Mr. Ego: To which offer the plaintiff objects upon all the grounds and for all the reasons urged to the question preceding.
The Court: The court has no objection to that offer providing you stand on it.
The witness thereupon stated that the plaintiff's cashier was present when the notes were endorsed; that the cashier assured defendant that the notes were "well secured" and that signing them "don't make any difference to you;" that defendant signed them in reliance on the truth of these representations, and not otherwise.
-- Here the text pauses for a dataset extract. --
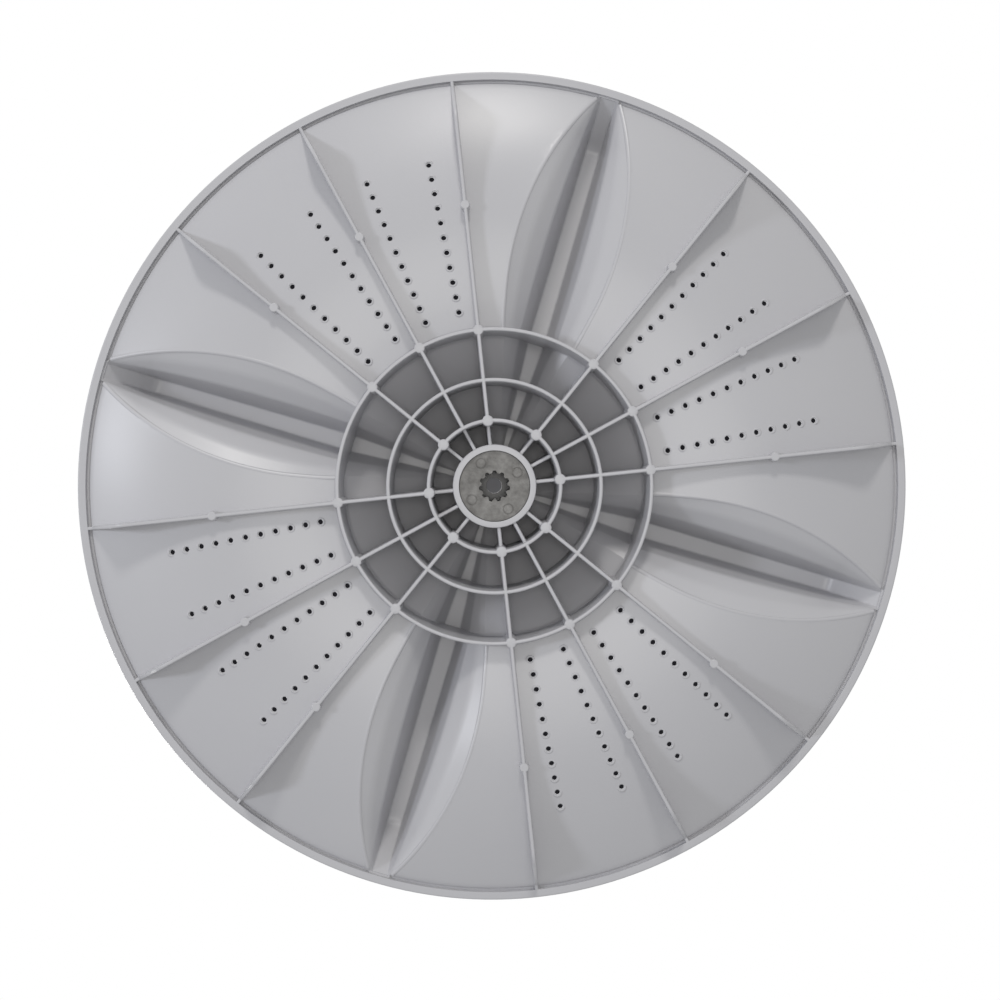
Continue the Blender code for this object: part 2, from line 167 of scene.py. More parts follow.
def dome_z(r):
    """Height of the dome's underside: flat at the centre, then a cone down to the outer ring."""
    foot_r = RINGS[0] - RIB_EDGE_W / 2
    share = min(1.0, max(0.0, (r - DOME_FLAT_R) / (foot_r - DOME_FLAT_R)))
    return DOME_TOP_Z - (DOME_TOP_Z - DOME_FOOT_Z) * share


def spun(points, angle):
    """Points turned about the drive axis. The rounding makes quarter turns exact."""
    c, s = round(math.cos(angle), 15), round(math.sin(angle), 15)
    return [(x * c - y * s, x * s + y * c, z) for x, y, z in points]


def quarter_turns():
    return [q * math.tau / QUADRANTS for q in range(QUADRANTS)]


def offset_line(points, distance):
    """The line moved sideways by a distance, with its corners kept mitred."""
    moved = []
    for i, here in enumerate(points):
        normals = []
        for a, b in ((i - 1, i), (i, i + 1)):
            if a >= 0 and b < len(points):
                along = (Vector(points[b]) - Vector(points[a])).normalized()
                normals.append(Vector((-along.y, along.x)))
        mean = sum(normals, Vector((0, 0))) / len(normals)
        moved.append(tuple(Vector(here) + mean * (distance / mean.length_squared)))
    return moved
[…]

We think the unmistakable inference from the record quoted, supra, is that the offer of proof was meant as a specification of the particulars to which the defendant would have testified had the court not sustained the objections; and that the superficial or apparent difference between the offer and the information called for by the question, is explained by the fact that the auction sale and the execution of the notes were, in the mind of counsel, regarded as substantially simultaneous acts, although in fact the notes were endorsed a few days later.
In the circumstances here disclosed we have no hesitancy in applying the elementary principle that error in excluding testimony is rendered harmless when the matters excluded are, at another point in the proceedings, brought into the record and before the triers of the facts.
We think, moreover, that it may be seriously doubted if any error was committed. At most the question, literally taken, suggested a breach of agreement by plaintiff's agent relating to the manner in which he should discharge his duties as clerk of the auction sale. It is not urged that such breach would render the instruments void; at most it would give rise to a claim for damages which possibly might be set up as a counterclaim against the plaintiff's cause of action — assuming that the alleged agreement was binding on the plaintiff. But there was no offer to prove damages as a result of the breach of the purported contract or instructions; and there is no specific suggestion that damages resulted from failure to take security. The record is vague and so crowded with unbridged gaps that it would be a travesty on the *Page 701 administration of justice to order a new trial upon what is, at best, merely speculative error.
Judgment is affirmed.
CHRISTIANSON, Ch. J., and BIRDZELL, BURKE, and NUESSLE, JJ., concur.